The nip slip version can be seen here, if you must.

Maybe not our cuppa, but no reason to be cut off from humanity, aka Facebook, either. We’d suspect it’s some kind of mischievous fanboy who is doing the complaining, not actually someone who is offended by neolithic cheesecake.

We said it before and we’ll say it again: DON’T STORE YOUR LIFE ON FACEBOOK. Esp. if you also like to post girlie pictures. Facebook SUCKS as a place to run portfolios.


  1. Of course, if someone were to post the same image with a caption about how much fun it would be to rape Jungle Girl, Facebook would have no problems with that whatsoever.

  2. Frank should just let it go. He’s clearly a guy who has trouble hitting deadlines, he should focus on his work and not sweat stuff like this.

  3. “Oh please, “mischievous fanboy” my ass. This is some uptight feminist fangirl more than likely.”
    This, or some overzealous gaypower Supercommando-With-A-Vengeance, who cannot stand the mere vision of boobs in the new-and-improved gay-friendly geekdom 3.0! Ah, the woes of the 21st century and it’s idioTICsyncrasies!!

  4. Come now, we all know who reported this image. Those darn pterosaur rights do-gooders who just can’t stand any media that depicts violence against extinct species of flying reptiles.
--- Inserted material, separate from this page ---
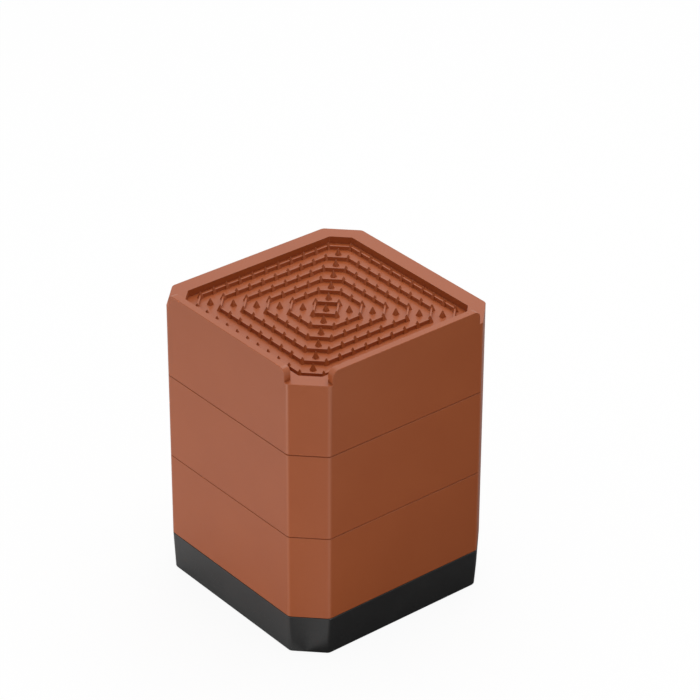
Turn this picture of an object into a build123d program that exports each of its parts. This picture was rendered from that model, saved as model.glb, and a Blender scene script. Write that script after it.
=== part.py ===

    It’s been sixty-five million years! Can’t you people give it a rest already?

  5. In defense of Facebook, the terms of service include the following:

    You will not post content that: is hate speech, threatening, or pornographic; incites violence; or contains nudity or graphic or gratuitous violence.

    John Seed of the Huffington Post, writing about nudity on Facebook, obtained a statement from a Facebook rep:

    “Our policy prohibits photos of actual nude people, not paintings or sculptures. We recognize that this policy might in some cases result in the removal of artistic works; however, it is designed to ensure Facebook remains a safe, secure and trusted environment for all users.”

    So Facebook recognizes the existence of fine art. But the bare nipples in Cho’s drawing would have made it a MAX-only Marvel title, presumably, and Facebook has many, many young users. As Seed wrote:

    On Facebook, the body is in an uncertain situation, and in my mind the art museum just became even more important. In the meantime, the staff at Facebook is struggling to determine what people, especially young people, should and shouldn’t see. Facebook is also international, and issues across cultures must be hot as well.

    My guess is that they are having a very tough time. They are dealing with uncertainly about the nude body and how it should be seen by society at large. Interestingly, that is exactly what artists like Daniel Sprick do.

    Given how Facebook enforces its policy on nudity, you could argue for or against its treatment of Cho.


  6. I would be surprised if the bluenose were an alias of his to get publicity. I’m not accusing him of such a thing, just that I wouldn’t be surprised if it turned out to be true.

  7. I agree! He probably turned himself in for the free publicity. Any way to get attention for himself while his deadlines fly by…

  8. I do believe every single one of us has seen a nipple at a very young age, we’re mammals after all. I wouldn’t think it grounds for banning.

    But I’m european, so it probably means I’m a filthy degenerate by US standards…

  9. Just don’t post your most revealing images on Facebook. It is a very conservative place and it is constantly monitored. The result is predictable (or is that ‘pterodactyble’) and unlikely to change.

  10. Al@ is right. If you participate in a moderated forum you have to follow the rules. I had a friend banned for posting nude figure drawings. The problem with Facebook is that photos can easily show up in the feed of an unintended recipient. I had a problem with one person “liking” pictures of mutilated animals and people which were showing up in my feed. (These pics were designed to produce outrage, and it worked, since I unfriended them). One solution for artists is to post a teaser photo with a link to the full picture on your personal site.

  11. I look forward to seeing how The Beat ultimately handles the rancid bigotry eating its way through her comment threads. Hopefully Tom Spurgeon will mention when the hammer comes down so I’ll know when to come back.

  12. It’s totally cliche to say this but it gets repeated because it’s so friggin’ true.
    Violence and blood by gallon: a-ok!
    Show a boob or even just a nipple: AHHHHHHHHHHHHHHHHHH!!!!!!Pu tthat thing away!!